I guess my poor little brain is not seeing something here. While it is true that this site does say "Big Rig (40' type) Access", I'm not understanding how that is different from "big rig friendly." To me they both mean that the park is able to accommodate rigs that are 40' in length. That includes the entry, roads, turns, sites, utilities, and anything else a big rig might need.

Do experienced RVers, big rig owners, or full-timers use these terms differently?
"Big rig access" is nicely unambiguous. Can a big rig access sites in the park? Yes or no?

"Big rig friendly" seems to get interpreted as a park having amenities such as 50 amp power, 60' sites, and and other nice-to-have features.

Fortunately, this site simply asks if a park has big rig access. I submitted a review the other day for a park I designated as having "Big rig access", even though one of the three loops was too tight for a big rig and many of the sites were too small (all of which I nted in my review). Since we easily found a site for our 40' Bulgemobile and toad, the park has "Big rig access".

Texasrvers
Denali,

Thanks for the explanation, and I see what you are saying. Despite the fact that the Big Rig check box says "access" I just always thought that it included all of the attributes of "access" and "friendly." So in the past when I checked the box it meant big rigs could get into and easily maneuver within the park, and there were sites that were large enough to hold a 40' rig (including being able to put out slides) with full hookups.
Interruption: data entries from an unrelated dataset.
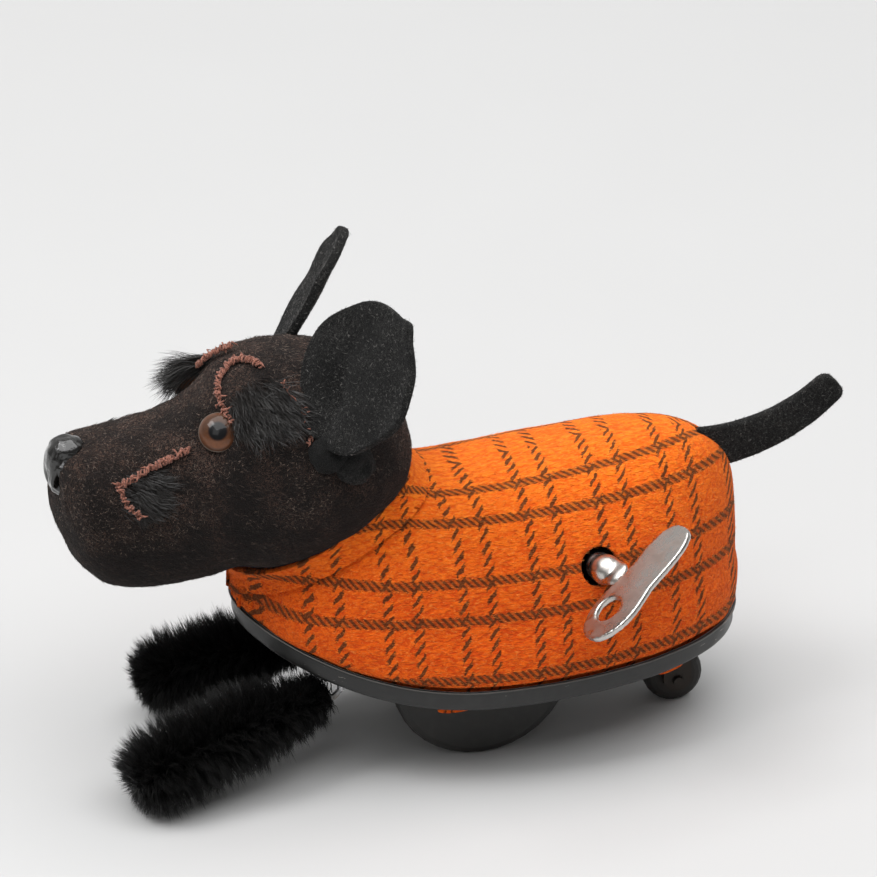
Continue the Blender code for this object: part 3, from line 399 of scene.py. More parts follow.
def plaid_wool():
    """Orange wool with a plaid of brown twill dashes, darker and redder low on the coat with painted shade.
    Its UV is forward and up along the cloth, in mm.
    """
    shade = Shade(
        "orange_plaid_wool", Roughness=0.92, Sheen_Weight=0.12, Sheen_Roughness=0.45,
        Sheen_Tint=(1.0, 0.62, 0.32, 1), Specular_IOR_Level=0.15)
    weave = shade.apart(shade.uv)
    wander = shade.math("MULTIPLY_ADD", shade.noise(1.1, 3), 0.6, -0.3)
    forward = shade.math("ADD", weave["X"], wander)
    upward = shade.math("ADD", weave["Y"], wander)

    def nearness(value, first, second, period):
        """Distance from the nearest line of a pair that repeats."""
        ways = [
            shade.math("PINGPONG", shade.math("SUBTRACT", value, line), period / 2)
            for line in (first, second)]
        return shade.math("MINIMUM", *ways)

    def dashes(along, across, slant, pitch):
        """Slanting dashes that repeat every pitch."""
        phase = shade.math("MULTIPLY_ADD", across, slant, along)
        return shade.math("SINE", shade.math("MULTIPLY", phase, 2 * pi / pitch))

    hairs = shade.noise(0.17, 4, stretch=(1, 0.22, 1), distortion=0.5)
    wisps = shade.noise(0.55, 4, stretch=(1, 0.35, 1), distortion=0.8)
    rough = shade.math("MULTIPLY_ADD", hairs, 1.3, -0.65)
    twill = shade.math(
        "MULTIPLY", shade.range(shade.math("ADD", nearness(upward, *LENGTHWISE), rough), 1.05, 0.65),
        shade.range(dashes(forward, upward, -0.85, DASH_PITCH), -0.6, 0.5, 0.45, 1.0))
    ticks = shade.math(
        "MULTIPLY", shade.range(shade.math("ADD", nearness(forward, *CROSSWISE), rough), 1.0, 0.6),
        shade.range(dashes(upward, forward, TICK_SLANT, TICK_PITCH), -0.05, 0.45))
    brown = shade.math("MAXIMUM", twill, ticks)
    # Painted shade: the wool is darker and redder low on the coat and paler higher up, as upward rises from
    # 14 to 44 mm along the cloth.
    painted_lit_share = shade.range(upward, 14.0, 44.0)
    deep = shade.mix(painted_lit_share, (0.66, 0.060, 0.003), (0.80, 0.108, 0.005))
    bright = shade.mix(painted_lit_share, (0.90, 0.135, 0.007), (0.97, 0.22, 0.014))
    wool = shade.mix(shade.range(wisps, 0.32, 0.68), deep, bright)
    wool = shade.mix(shade.range(hairs, 0.52, 0.76, 0, 0.6), wool, (1.0, 0.36, 0.065))
    yarn = shade.mix(shade.range(hairs, 0.35, 0.7), (0.045, 0.014, 0.004), (0.17, 0.056, 0.018))
    shade.set("Base Color", shade.mix(shade.math("MULTIPLY", brown, 0.92), wool, yarn))
    shade.bump(wisps, 0.55)
    shade.bump(hairs, 0.22)
    shade.bump(shade.noise(1.6, 3), 0.35, 0.8)
    return shade.material


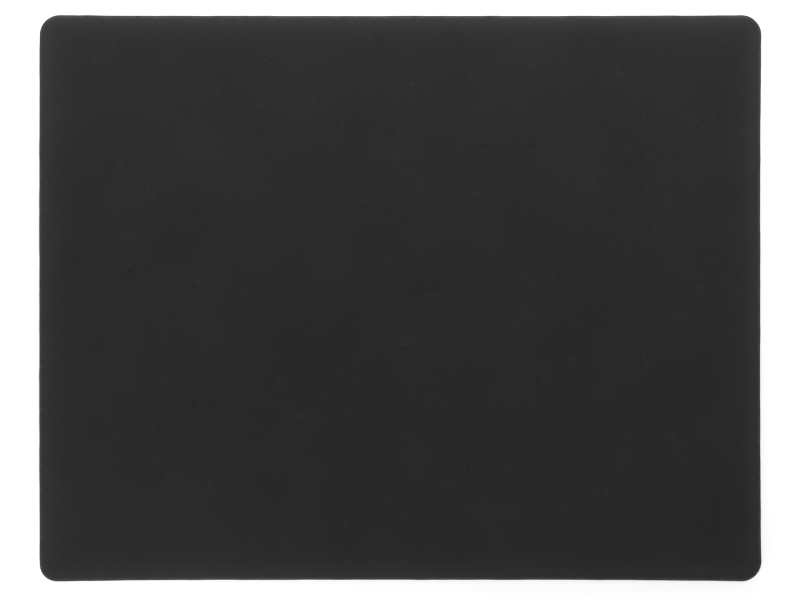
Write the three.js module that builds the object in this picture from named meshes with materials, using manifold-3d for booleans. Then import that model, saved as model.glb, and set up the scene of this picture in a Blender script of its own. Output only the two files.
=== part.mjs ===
// A soft mouse pad: knitted cloth, bonded by an adhesive film to a sheet of foamed rubber, cut out with a die.
// Millimetres, +Z up. The origin is on the desk, under the middle of the pad. X runs along the long side, and the
// front edge, nearest the user, is at -Y.

import * as THREE from "three";
import { mergeVertices } from "three/addons/utils/BufferGeometryUtils.js";
import Module from "manifold-3d";

// The outline at the foot of the cut edge, where the pad is widest, measured across its corners.
const PAD_LENGTH = 230;
const PAD_WIDTH = 180.5;
const CORNER_RADIUS = 6.4;

// The rubber springs back when the die lifts, so a side draws in between its corners. The left one bows out.
const FRONT_DRAW_IN = 0.5;
const RIGHT_DRAW_IN = 0.35;
const BACK_DRAW_IN = 0.25;
const LEFT_DRAW_IN = -0.15;
const DRAW_IN_POWER = 4; // high, so that a side is straight in the middle and bends near its corners

// The three layers, from the desk up.
const BASE_THICKNESS = 2.5;
const FILM_THICKNESS = 0.1;
const CLOTH_THICKNESS = 0.4;

// The die drags the face down beside the cut: a roll that every layer follows.
const ROLL_WIDTH = 5;
const ROLL_DROP = 0.55;
const ROLL_POWER = 3;
const CLOTH_EDGE_ROUND = 0.15; // where the roll meets the cut

// The cut wall of the rubber: sharp at its foot, where it is widest, and hollow on the way up.
const CUT_LEAN = 0.5;
const CUT_HOLLOW = 0.2;

// The tread: zigzag grooves along X, embossed in the sheet's underside before the die cuts through them.
const TREAD_PITCH = 4.9;
const GROOVE_MOUTH = 1.2;
const GROOVE_FLOOR = 0.9;
const GROOVE_DEPTH = 0.4;
const ZIGZAG_LEG = 12.7; // from one bend to the next, along X
const ZIGZAG_RISE = 4.5; // from one bend to the next, along Y
const CUT_OVERRUN = 1; // how far a cutter reaches past what it cuts

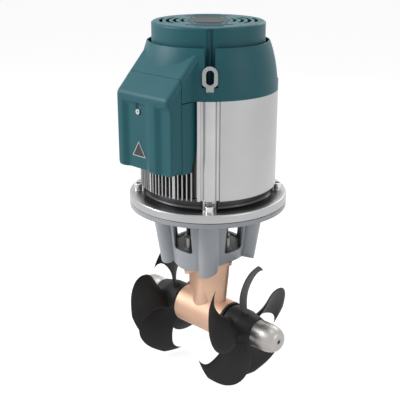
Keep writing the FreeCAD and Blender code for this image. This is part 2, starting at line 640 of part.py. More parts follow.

However, you have made me reconsider the utilities as some more rustic campgrounds have sites large enough for a big rig, but they may not have full hook ups. And I agree with you. It is OK to check the box even if not all the areas or sites in a campground are big rig accessible as long as there are some areas and sites that can hold a big rig.

So it seems like "access" is the better term after all.